The 5 questions pertaining to (i1) Concepts are provided below:

  1. Regarding Concept 3, is $50,000 the final number to be used for the proposed price ceiling? 

→ Concept 1:  The Working Group recognizes that a fee may be involved in a full portfolio transfer but believes flexibility is necessary, and the number should not be explicitly prescribed in the Transfer Policy.

→ Concept 2: The Working Group also recognizes, however, that a price ceiling is helpful to include in the policy language to promote transparency in pricing.

→ Concept 3: In light of Concept 2, the Working Group believes the total fee for a full portfolio transfer must not exceed [$50,000 or $1.00 per domain name transferred].

Discussion:

  • This is in reference to the concepts we put together about the pricing. That's currently in the policy versus what it should be going forward.  There were 5 questions that were posed to the Working Group. We had put those into the working document, but didn't receive any feedback on those unfortunately. So now is the time for the group to talk through some of these questions.
  • We’ve been talking in the abstract and in Concept 3 below. We've bracketed the actual amount since the group hasn't really agreed on an amount. And so I think you know the options in terms of the amount on the screen. The $50,000 either stays a status quo with some new parameters around it that the group has discussed, for example, the ceiling on the price would be divided amongst all the affected registry operators rather than every affected registry operator having the ability to charge that amount of money.  Alternatively, the group could change that number for something that's widely accepted. The group could agree to you to remove the fee entirely and use something like cost recovery/reasonable, but of course but we've talked about some of the drawbacks of doing that. Again, the group could consider doing a tiered structure, but, so far I don't think anything that staff and leadership had suggested have been widely accepted by the group. As we noted, we're kind of running out of time to discuss this.
  • There's strong support for getting rid of the exact number in in the policy. It sounded like the group was very supportive of removing that from the current policy.  And then we can move on to talking about do we replace it or not?
  • So if we, if we take it out, what would the language say?
  • A reasonable fee should be charged, whatever it is. Because if we don't have support for any other ideas, then maybe the language gets a lot simpler, and it does just become a reasonable fee can be charged..
  • We don’t know if this is reasonable or not.  How do you determine that and can it be enforced?
  • Without agreement the $50K remains.
  • Could remove it and replace with “reasonable” or comes up with the perfect algorithm.
  • What happens if a reasonable fee is higher than the ceiling?
  • This fee hasn’t been charged very much; adding in “reasonable” seems to cause uncertainty.  It hasn’t caused problems so we should leave it as is.
  • With the policy changes we’ve agreed so far this may be used more often.
  • If a fee is charged it should be collectively set across parties – should not be mandatory and should be a reasonable amount.  Having a predictable price has been helpful.
  • We are only talking about when you hit 50K names per TLD.  We aren’t talking about a BTAPPA situation.  It hasn’t kicked in that often.
  • We are either sticking with the current language -or- removing numbers and putting them some place else -or- other?
  • Have not found that middle ground after several weeks.  People were talking about removing the fee from the policy but haven’t agreed on what to replace it with.  No one is getting to that middle term.
  • From a RO perspective a BTAPPA is very different from a full portfolio transfer.

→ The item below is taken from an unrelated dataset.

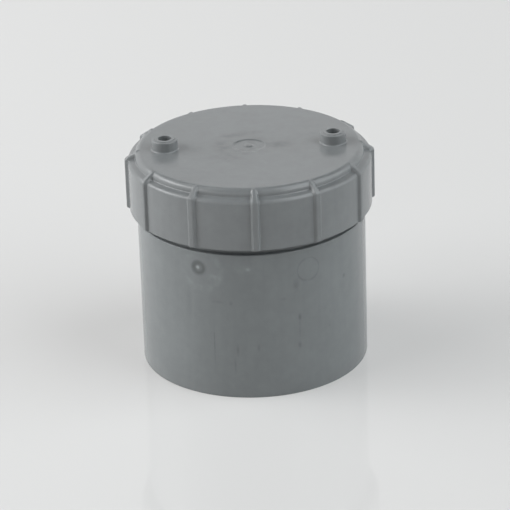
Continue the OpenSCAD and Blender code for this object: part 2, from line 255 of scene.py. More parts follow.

2. In the current policy, there is no charge to transfer less than 50,000 domains, but transferring 50,000 or more comes with a flat fee of $50,000. Is this concept of having a minimum/“ledge” of domain names still applicable?

Discussion:

  • Doesn’t seem like there’s logic behind this – heard that maybe these aren’t the right numbers and that maybe they should be removed or replaced.
  • Doesn’t this invite gaming? You could do 49K.
  • You can’t chunk this because we know how many names the registry has – this fee would only apply when transferring a full portfolio/all names under management.
  • Could you do a partial and then full transfer? Maybe but that would be known fairly quickly.
  • There is an ambiguity – old policy would seem to suggest whether or not there is a fee it depends on the outgoing names from a registrar (50K or more).
  • But it is per registry operator.
  • The apportioning takes work, but we could figure that out.  The apportionment will need an administration mechanism… likely via ICANN Org.
  • It sounds like we are talking about staying within the framework of the current policy and making smaller adjustments to that policy.
  • Whatever language we have with a fee, make sure it is “MAY”.
  • Yes, that is what the current preliminary agreements say. (May) Showing the currently policy for ease of reference.
  • Need a project manager to represent the registrant.
  • Need to think about how ICANN could be involved.
  • How can leadership and staff help the group move forward?
  • Helpful to give options.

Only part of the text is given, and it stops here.